PVT Sampling and Why Bottomhole Samples Matter
Accurate live-oil properties require a sample that still holds its original dissolved gas, which means capturing fluid before it crosses the bubble point. A bottomhole sample taken with the well flowing above bubble point preserves the true Rs and Bo, while a surface recombination must mix separator oil and gas back in the measured ratio. Getting this wrong in a deep Montney volatile-oil well, where Bo can exceed 2.0 and condensate yield is high, throws off original-oil-in-place estimates by double-digit percentages and misprices a development that may carry hundreds of millions of dollars in capital.
Fast Facts
A volatile oil in a deep Montney or Duvernay well can shrink by more than half between reservoir and stock tank, meaning a Bo above 2.0, so a measured 1,000 reservoir barrels yields under 500 stock-tank barrels of oil plus a large volume of high-value condensate and gas. This extreme shrinkage blurs the line between an oil well and a gas-condensate well, and a single misclassification of fluid type at the appraisal stage has been enough to send WCSB operators back to redesign surface facilities and re-book reserves after first production revealed the true live-oil behaviour.
Related Terms
Live oil is defined relative to its Bubble Point, the pressure threshold where dissolved gas begins to evolve and two-phase flow starts. Its volume behaviour is quantified by the Formation Volume Factor, which converts reservoir barrels to stock-tank barrels through shrinkage. The dissolved-gas content is measured as the Gas Oil Ratio, and at surface the gas is liberated in stages through a Separator train designed around the expected solution-gas volume.

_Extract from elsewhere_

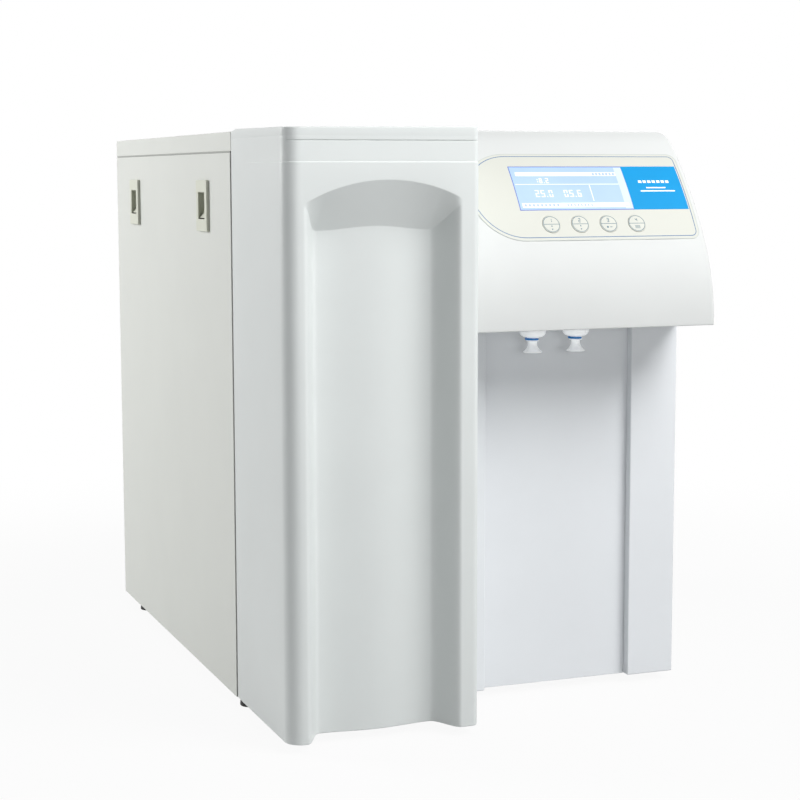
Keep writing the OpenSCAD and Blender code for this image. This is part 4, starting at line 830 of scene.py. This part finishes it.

WCSB Field Scenario: Bubble-Point Management in a Cardium Waterflood at Pembina
An operator developing a Cardium light-oil pool at Pembina measures a reservoir pressure of 19,000 kPa and a bubble point of 14,500 kPa from PVT analysis, with a solution gas-oil ratio near 110 standard cubic metres per cubic metre and a Bo of 1.32. Early primary wells produced energetically but gas-oil ratios climbed as localised pressure fell below bubble point near the wellbores, signalling wasteful free-gas production and declining oil rate. The team initiates a waterflood, injecting at roughly CAD 12 per cubic metre of treated water to hold reservoir pressure above the bubble point.
By keeping pressure above 14,500 kPa across the pattern, the operator preserves solution gas in the oil, sustains oil mobility, and lifts expected recovery from a primary 12 percent toward 28 percent of original oil in place. On a pool of 40 million barrels, that incremental recovery is worth several hundred million Canadian dollars, all hinging on managing the live oil relative to its bubble point.